The Pay Off: How Changing The Way We Pay Changes Everything

Posted on Aug 25, 2021 by Natasha de Terán and Gottfried Leibbrandt

Central bankers have long been accustomed to criticism. Interest rates are too low or too high; inflation assumptions miscalculated and targets misplaced. Their masters are too independent, or not independent enough; too demanding of banks, or insufficiently exacting of them. All this and more is debated in national conversations across the world – in broadsheet newspapers, on television and radio; now even on Twitter, Facebook and LinkedIn.

But the work that central bankers do in payments is different. Although not hidden from public view, it is closely followed only by those working in payments, and largely ignored by the mainstream media. For sure, central banks’ websites, podcasts and Twitter feeds are littered with news of their activities; symposia, conferences and meetings are open to the general public – even more so now, thanks to Zoom – and invitations to public consultations are rife. But for all the multiplicity of channels through which central banks can (and do) communicate about their work, it’s not just a case of build it and they will come. Audiences need to be attracted and followings built. And in the case of payments, the evidence would suggest that Joe public has yet to buy into their importance.

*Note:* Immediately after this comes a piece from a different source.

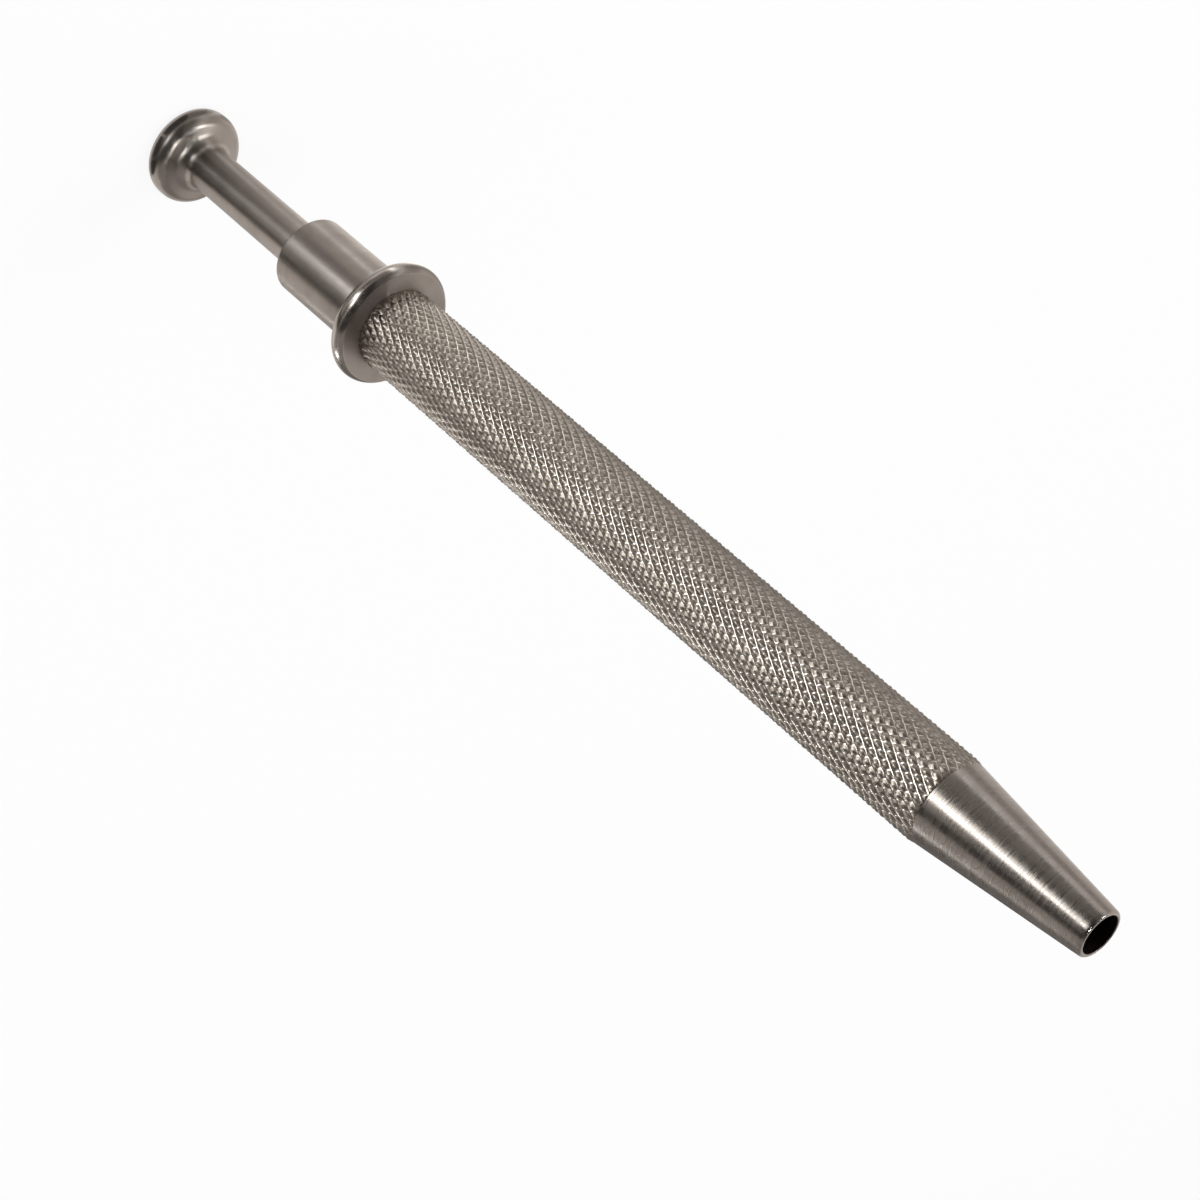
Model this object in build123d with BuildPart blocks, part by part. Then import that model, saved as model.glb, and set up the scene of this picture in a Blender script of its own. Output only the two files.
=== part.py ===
"""A four-prong pick-up tool, 114.3 mm long, standing on the flat of its push button, nose up.

Pressing the button drives four sprung wires out of the nose. They spread as they leave it, and
their hooked tips close round a small part as the return spring draws them back in.
The axis is +Z, from the button's outer face at z = 0 to the nose's mouth. Sizes are in millimetres.
"""
from build123d import *
from math import cos, radians, sin
import os

os.makedirs("parts", exist_ok=True)

# Lengths along the axis, from the button to the mouth
button_thickness = 2.45
stem_exposed = 16.95
collar_length = 10.85
flange_thickness = 1.65
barrel_length = 67.5
nose_length = 14.9

# Button and stem, turned in one piece
button_diameter = 8.95
button_rim_round = 0.8
button_brow_round = 1.15
stem_diameter = 4.1
stem_flare = 1.25
stem_clearance = 0.05
stud_diameter = 3.2
stud_length = 2.4

# Collar with its finger flange
collar_diameter = 7.2
collar_edge = 0.25
flange_diameter = 11.35
flange_crown = 0.375
spigot_diameter = 5.9
spigot_length = 5.0
spigot_edge = 0.3
thread_clearance = 0.02

# Barrel: its knurl's crests stand at this diameter
barrel_diameter = 7.62
barrel_front_step = 0.2
barrel_front_run = 0.8
barrel_rear_chamfer = 0.15
barrel_rear_bore = 5.4
barrel_front_bore = 4.4
socket_relief = 0.4

# Nose
nose_base_diameter = 7.3
nose_tip_diameter = 4.1
mouth_diameter = 3.34
lip_round = 0.18

# Push rod and what runs on it
rod_diameter = 2.0
rod_fit = 0.02
rod_socket_depth = 5.0
stop_nut_diameter = 5.2
stop_nut_thickness = 2.6
stop_nut_chamfer = 0.2
bush_length = 6.0
bush_bore_clearance = 0.05
bush_wall_fit = 0.02
bush_chamfer = 0.3

# Return spring
spring_wire = 0.4
spring_wall_gap = 0.25
spring_room = 24.0
spring_turns = 9
spring_end_gap = 0.03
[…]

For the past few decades that hasn’t posed too much of a problem. Hard work behind the scenes has supported a gradual evolution in payments. Resilience has been enhanced and risks reduced; new functionalities have been added, speed improved and access has widened. On the back of this consumer and merchants’ payment choices have amplified and payment volumes – in particular, non-cash payments – have multiplied.

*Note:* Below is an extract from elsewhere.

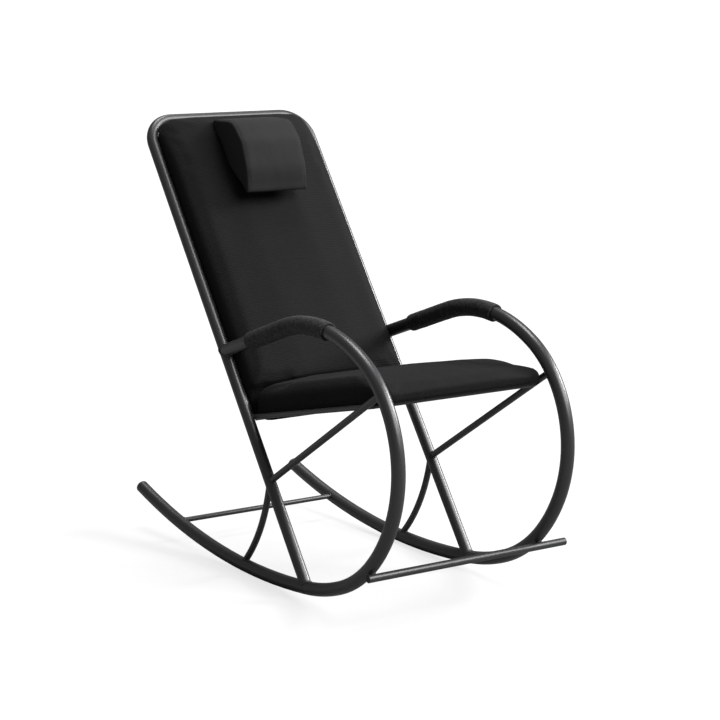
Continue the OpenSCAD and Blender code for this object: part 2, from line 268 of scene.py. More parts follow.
class Finish:
    """A material being made: one Principled shader and the nodes that feed it."""

    def __init__(self, name, constants):
        self.material = bpy.data.materials.new(name)
        self.material.use_nodes = True
        self.tree = self.material.node_tree
        self.shader = self.tree.nodes["Principled BSDF"]
        for socket, value in constants.items():
            self.shader.inputs[socket].default_value = value
        self.material.diffuse_color = constants["Base Color"]

    def node(self, kind, settings=None, inputs=None):
        """Adds a node: its settings first, then the values or links of its sockets."""
        node = self.tree.nodes.new(kind)
        for key, value in (settings or {}).items():
            setattr(node, key, value)
        for key, value in (inputs or {}).items():
            self.feed(node.inputs[key], value)
        return node

    def feed(self, socket, value):
        """Links a socket, or sets it where the value is a plain number or colour."""
        if isinstance(value, Value):
            value = value.socket
        if isinstance(value, bpy.types.NodeSocket):
            self.tree.links.new(value, socket)
        else:
            socket.default_value = value

    def maths(self, operation, *terms):
        node = self.node("ShaderNodeMath", {"operation": operation}, dict(enumerate(terms)))
        return Value(self, node.outputs[0])

    def object_place(self):
        return self.node("ShaderNodeTexCoord").outputs["Object"]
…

Now, however, we are on the brink of a revolution in payments. And that shift from evolution to revolution does require public involvement. Not only does consumer awareness have to rise, but big choices have to be made – whether to issue a CBDC and in what form; whether to preserve cash and how; whether to support stablecoins and on what basis.

Central bankers are all too aware of the magnitude of these decisions. Scarcely a day goes by without another test or trial, project or paper, consultation or conference being announced, or taking place. But public awareness remains lamentably low, even while the speed of change is accelerating. Big Tech is poised to make big moves and investors are moving a huge amount of money into cryptocurrencies – many doubtless ill-informed about the risks. Central bankers rightly want to take cautious, prudent, informed steps into the future, but the future is happening fast.

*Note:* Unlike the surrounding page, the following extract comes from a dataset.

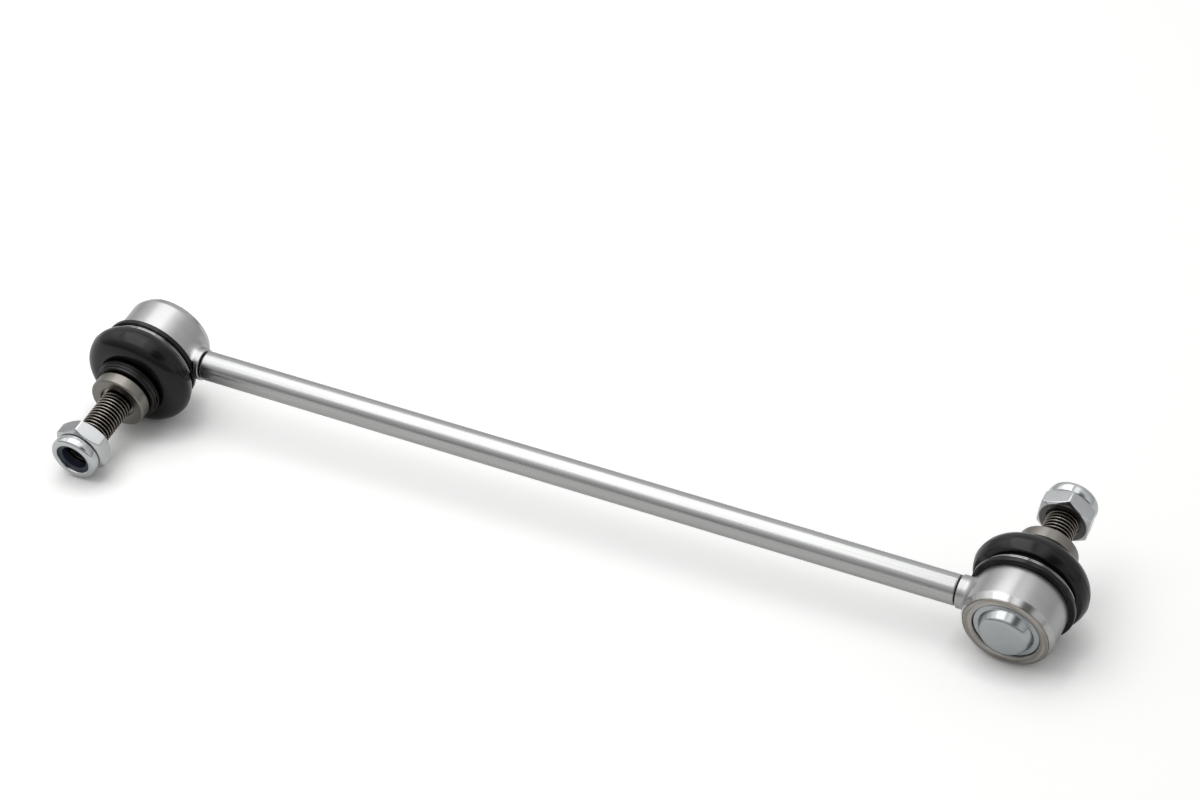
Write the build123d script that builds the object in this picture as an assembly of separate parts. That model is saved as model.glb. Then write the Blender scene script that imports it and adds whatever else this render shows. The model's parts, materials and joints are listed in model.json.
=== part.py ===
from build123d import *
import math
import os

# Stabilizer link, in millimetres. X runs along the rod from end A to end B, Z is up as the link
# lies on a floor, and the origin is the middle of the rod. Each end is drawn about its own ball:
# local Z points out along the stud, local X points at the middle of the rod.

# The link as a whole
centre_distance = 350.0  # from ball to ball
stud_roll = 13.4  # degrees that the studs are turned about the rod when the link lies down

# Rod and its joint with the neck of each housing
rod_d = 11.3
neck_d = 12.3
neck_length = 3.95  # from the side of the housing to the end face of the neck
neck_fillet = 2.4
weld_gap = 0.6  # groove between the neck and the full diameter of the rod
weld_d = 9.4  # diameter at the bottom of that groove
spigot_d = 7.0
spigot_length = 5.0
edge_break = 0.35

# Ball joint
ball_d = 18.0
ball_flat = 0.8  # cut off the bottom of the ball
ball_clearance = 0.05  # between ball and seat
seat_d = 24.4
seat_top = 4.4
seat_floor = 9.8  # depth of the underside of the seat below the ball's centre
seat_hole_d = 11.0
seat_slots = 6
seat_slot_width = 1.2
seat_slot_depth = 5.5

# Housing
housing_d = 34.5
housing_shoulder = 4.05  # height of the step that the boot's lip stands on
chamfer_top = 9.2  # depth at which the outer chamfer starts
chamfer_width = 1.3
rim_drop = 11.8  # depth of the chamfer's lower edge
rim_crest = 12.2  # depth of the highest point of the rolled rim
rim_bore_d = 24.8
mouth_d = 21.6  # opening for the stud at the top face
throat_d = 17.2  # narrowest opening for the stud
throat_height = 0.6
housing_top = 8.6
groove_d = 31.8
bead_d = 32.4
bead_height = 0.7
clip_room = 2.45  # beyond the housing's side, turned away for the lip through the neck's root

# Closing cap
cap_d = 26.4
cap_thickness = 1.0
dome_d = 20.6
dome_height = 4.2
dome_wall = 1.0  # of the dome's side, measured across
dome_round = 2.3

# Rubber boot
boot_fit = 0.05  # clearance of the boot's beads on steel
boot_wall = 2.0
lip_d = 38.6
lip_height = 2.0
bulge_ring_d = 28.8  # circle that the middle of the fold follows
bulge_r = 7.1
bulge_rise = 12.9  # height of the middle of the fold
bulge_start = -35.0  # degrees from level at which the fold leaves the clip
bulge_end = 105.0  # degrees from level at which it meets the upper lip
upper_lip_d = 26.2
upper_lip_base = 20.5
upper_lip_height = 1.2
upper_bead_d = 25.0
boot_top = 24.3

# Wire clips
wire_d = 0.6
lower_turns = 3
upper_turns = 2
lower_clip_groove_d = 35.4
upper_clip_groove_d = 24.2

# Ball stud
stud_neck_d = 10.4
stud_cone_start = 14.0
stud_cone_end = 18.6
boot_seat_d = 14.8
collar_seat_d = 12.6
collar_seat_length = 4.1
relief_d = 10.0
relief_length = 0.8
thread_d = 11.9
thread_end = 56.4
tip_chamfer = 1.0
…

Many of those working in payments have long been perplexed by the lack of public interest in payments. How can such a rich and important part of our daily lives, our societies and economies remain unexplored and for so long? How can it still be side-lined when so much has changed, is changing and will change? For sure, there is ample literature on payments – not only publications like this, but scores more besides. There is the literature pumped out by central banks and academia; by think tanks and banks – and then there are serious books about money, what it means and how it moves, many of them excellent, but few for the layman.

When we set out to write The Pay Off, How Changing the Way We Pay Changes Everything, we aimed to write a textbook – in part because much of the money storming the payments industry seemed ill informed about how money actually ‘moves.’ But before long we realised that writing for those already interested in payments was to miss the point; rather than preaching to the converted, we needed to convert indifference to interest.

The challenge before us was mindbogglingly large, it would be harder to write for the general reader than the specialist, but ultimately it would be more rewarding. Written against a fast-ticking clock, we had our work cut out just to keep up. And along the way, we realised that publishing timelines are long and pricing opaque; that distribution is concentrated in just a few channels, while sale endpoints remain dispersed. In sum, we learnt that cross-border payments have nothing to be ashamed about when compared with cross-border book sales, and that publishing (largely) remains a national fiefdom, complete with all its frictions.

The Pay Off has little to tell central bankers – after all they are masters of the craft. But if the book lays bare the gap in awareness between experts and everyman, between technologists and economists, and between the profit-seeking private sector and payments’ public sector guardians; if it helps in some small way to raise public awareness about payments and unmask the magnitude of their importance; if it stimulates public debate, arouses curiosity and helps inform payment choices, then it will have done its job.